Reserve ratio specifies the percentage of deposits that banks must set aside as reserves not available for lending purposes. To increase (decrease) money supply, Fed decreases (increases) required reserve ratio, making more (less) money available for credit lending purposes.

(c) Bank rate

This is the rate charged by Fed to commercial banks to which Fed lends money. To increase (decrease) money supply, Fed decreases (increases) bank rate, making more (less) money available for credit lending purposes.

The OMO is used most often and most widely, since it makes the most immediate and direct impact on money supply.

(7)

Money multiplier is the inverse of reserve ratio, and it determines the total increase in money supply out of the amount of new deposits created.

For example, assume the reserve ratio as 10%, meaning banks must set aside $10 out of every $100 of new deposits, lending out $90 only. Here, the money multiplier will be (1 / 0.10) = 10, and total money supply increase out of $100 of new deposits will be $100 x 10 = $1,000.

Hence, an increase (decrease) in reserve ratio will decrease (increase) the money multiplier, which in turn will decrease (increase) total money supply.

(8)

Pros of monetary policy are:

- Easy and quick implementation by central bank, to correct the economy.

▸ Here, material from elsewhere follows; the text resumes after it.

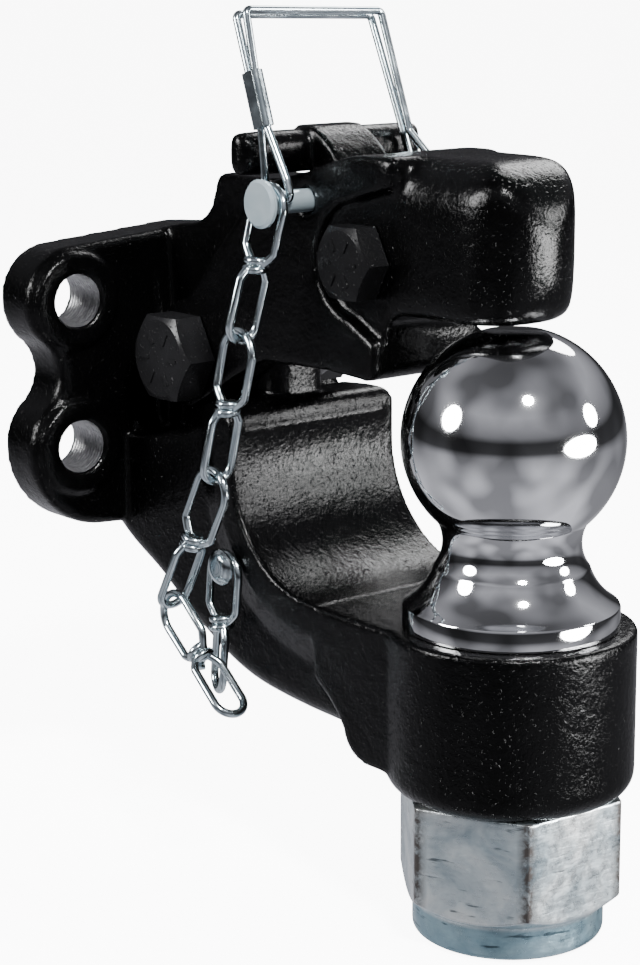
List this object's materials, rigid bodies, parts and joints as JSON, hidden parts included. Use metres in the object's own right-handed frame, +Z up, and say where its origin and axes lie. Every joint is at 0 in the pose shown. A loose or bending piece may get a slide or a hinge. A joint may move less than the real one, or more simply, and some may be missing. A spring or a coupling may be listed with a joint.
{
  "type": "combination pintle hook and ball hitch",
  "caption": "Bolt-on trailer hitch: forged pintle saddle with a chrome ball, hinged upper jaw, sprung latch, and a bail pin held by a short chain.",
  "frame": {"origin": "centre of the four-bolt pattern on the rear mounting face", "axes": "+X from the mounting face towards the ball, +Z up, -Y the side of the bolt heads and the chain"},
  "size_m": [0.1869, 0.117, 0.2434],
  "materials": {
    "black_forging": "gloss black powder coat over a forging",
    "black_jaw": "gloss black powder coat over a forging",
    "black_latch": "gloss black powder coat",
    "spring_steel": "drawn wire",
    "black_bolt": "black coated",
    "bronze_bush": "plain",
    "ball_chrome": "mirror",
    "zinc_nut": "bright zinc plate",
    "nylon_insert": "plain",
    "zinc_pin": "bright zinc plate",
    "zinc_wire": "bright zinc plate",
    "zinc_chain": "bright zinc plate"
  },
  "bodies": {
    "body": {"hitch_body": "black_forging", "jaw_pivot_bolt": "black_bolt", "jaw_pivot_nut": "black_bolt", "jaw_pivot_bushing": "bronze_bush", "hitch_ball": "ball_chrome", "ball_nut": "zinc_nut", "ball_nut_insert": "nylon_insert", "chain_rivet": "zinc_pin"},
    "jaw": {"upper_jaw": "black_jaw", "latch_pivot_bolt": "black_bolt", "latch_pivot_nut": "black_bolt", "latch_spring": "spring_steel"},
    "latch_lever": {"latch": "black_latch"},
    "pin": {"lock_pin": "zinc_pin", "pin_bail": "zinc_wire", "bail_ferrule": "zinc_pin"},
    "link_1": {"chain_link_1": "zinc_chain"},
    "link_2": {"chain_link_2": "zinc_chain"},
    "link_3": {"chain_link_3": "zinc_chain"},
    "link_4": {"chain_link_4": "zinc_chain"},
    "link_5": {"chain_link_5": "zinc_chain"}
  },
  "joints": [
    {"name": "jaw_open", "type": "hinge", "parent": "body", "child": "jaw", "pos_m": [0.0383, 0, 0.0061], "axis": [0, -1, 0], "range_deg": [0, 58]},
    {"name": "latch_lift", "type": "hinge", "parent": "jaw", "child": "latch_lever", "pos_m": [0.1133, 0, 0.0404], "axis": [0, 1, 0], "range_deg": [0, 20], "stiffness_Nm_per_rad": 0.25, "springref_deg": -34.38},
    {"name": "pin_turn", "type": "hinge", "parent": "jaw", "child": "pin", "pos_m": [0.093, 0, 0.055], "axis": [0, 1, 0], "range_deg": [0, 40]},
    {"name": "chain_1_swing", "type": "hinge", "parent": "jaw", "child": "link_1", "pos_m": [0.093, -0.0314, 0.055], "axis": [0, 1, 0], "range_deg": [-12, 12]},
    {"name": "chain_2_swing", "type": "hinge", "parent": "link_1", "child": "link_2", "pos_m": [0.0864, -0.0375, 0.018], "axis": [0, 1, 0], "range_deg": [-15, 15]},
    {"name": "chain_3_swing", "type": "hinge", "parent": "link_2", "child": "link_3", "pos_m": [0.0791, -0.041, -0.0213], "axis": [0, 1, 0], "range_deg": [-15, 15]},
    {"name": "chain_4_swing", "type": "hinge", "parent": "link_3", "child": "link_4", "pos_m": [0.06, -0.043, -0.06], "axis": [0, 1, 0], "range_deg": [-15, 15]},
    {"name": "chain_5_swing", "type": "hinge", "parent": "body", "child": "link_5", "pos_m": [0.0705, -0.0315, -0.0487], "axis": [0, 1, 0], "range_deg": [-12, 12]}
  ],
  "couplings": [
    {"joint": "pin_turn", "follows": "latch_lift", "ratio": 2}
  ]
}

- Central banks act independently of the government, and can therefore take independent decisions to the best interests of economy by bypassing political agenda and bureaucracy.

- Interest rate as an instrument of money supply control directly affects the investment, therefore impacting the money supply.

- Increase or decrease in money supply and therefore inflation will depreciate or appreciate the domestic currency, therefore the exports can be increased or imports decreases using the monetary policy, thus affecting balance of payments.

Cons of monetary policy are:

- Time lags between an economic situation being recognized, the actions decided on and implemented, and the effects of the policy reaching the economy will delay the monetary policy impact.

- If interest rates are kept too low, there is risk of uncontrollable high inflation and a liquidity trap situation, when investment can no longer be stimulated by interest rate.